Sufis emphasize achieving a powerful understanding of God’s Unity (tawhid), which too is mentioned in the Tablets of the sacred Night. Moreover, Sufis often use ‘scandalous’ metaphors for the spiritual drunkenness they seek, and Baha’u’llah also evokes these literary themes in the Tablet when he says, “Yes, my Beloved: give them to drink of the cup of life from the hand of this Youth in this garden,” representing himself as the wine-server or “saqi.” He speaks of the worship of the Sufis, that they “may make mention of Thee at eventide and sunrise,” and such practices are also expected of all Baha’is in the Most Holy Book.
Sufis tended to seek to focus all their concentration upon God, finding Him in all things and using breathing and other meditation techniques to heighten their awareness of the divine. These practices are mentioned by Baha’u’llah in his writings. Continual awareness of God, in every spoken word, in every breath, and in every sight one sees, is an aspiration of mystics in many religious traditions apart from Sufism and Baha’i mysticism.

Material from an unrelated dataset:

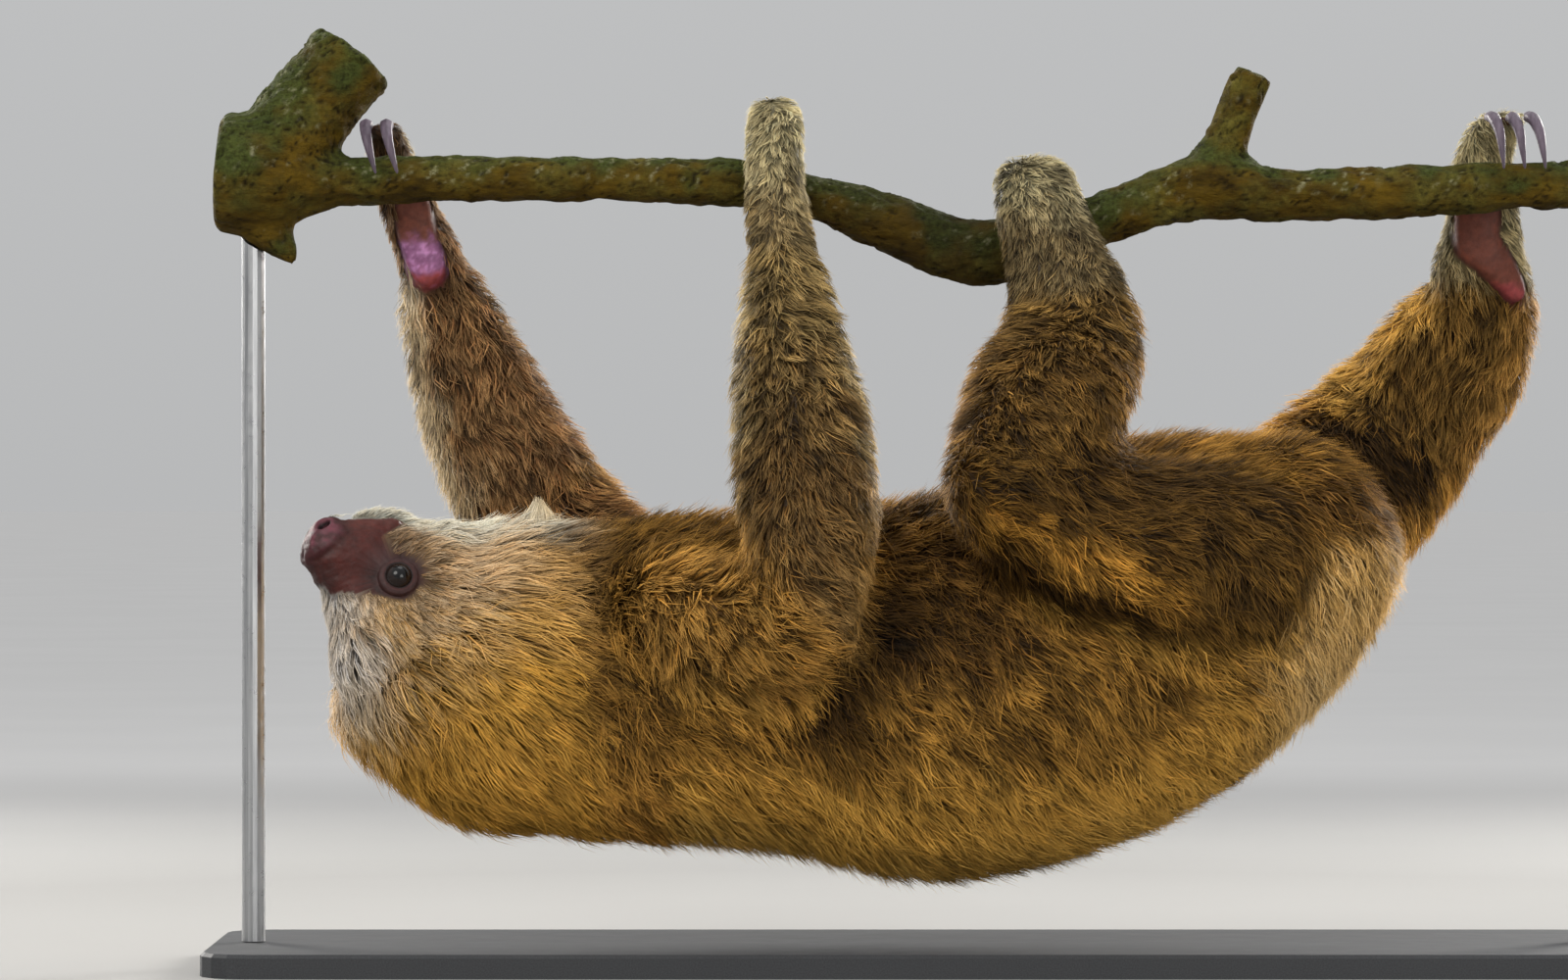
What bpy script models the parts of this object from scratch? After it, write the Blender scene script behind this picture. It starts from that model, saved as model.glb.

However there came a time in the history of Sufism when its forms were used and the contents forgotten. This led, for example, to “dervishes begging and expecting to be cared for because they were the holders of special, spiritual knowledge. Another problem was a feeling of superiority to recognized laws and codes of behavior which came about because they felt they had discovered the “real” truth of life. One of the beliefs that had crept in was that it was possible to experience God (the Divine Essense) yourself without a Mediator.
In his treatise called the Seven Valleys, Bahá’u’lláh talks to the Sufis of his day in their own symbols and forms. He uses the oldest form of the Sufi literature, the Seven Valleys (or Cities, as it is also known), of the Sufi poet Attar, to present his vision to the Sufis. His also quotes copiously from the great Maulana Rumi. In this mystical treatise Baha’u’llah sifts the wheat of Sufi teaching from the chaff that had crept in over the years. He says that mankind can have an experience of the Divine (Valley of Love), can grow in understanding (Valley of Knowledge), can experience the unity of all things (Valley of Unity), be content (Valley of Contentment), and experience amazement (Valley of Wonderment), but there is a veil between the Creator and the created which can only be penetrated by a Being of another quality than man. In other words a seeker of the Divine Essence can develop his consciousness considerably in this world, true contact with the Essence is impossible. Full development can only come through recognition of the Messenger and obedience to His Laws.
In recent years, the spread of Baha’i faith to various countries has led to increased organization within the international Baha’i community and ironically, a faith whose founder strived to do away with the ills of organized religions of the world, is itself facing similar problems. There are allegations, especially within the Baha’i community in the U.S. that the followers of this faith have become more fundamentalist in the last four decades. There seems to be an increased emphasis on doctrinal and behavioral conformity as a result, what was initially intended to be a liberal and universalistic tradition is shifting towards exclusivism and sectarianism. There are allegations of key sectors of Baha’i administration being run by Baha’i fundamentalists who misuse their authority to exclude Baha’i liberals in key posts.
There was a time when the Baha’i faith came to the aid of Sufism, perhaps it is time now for Sufism to come to the rescue of the Baha’is.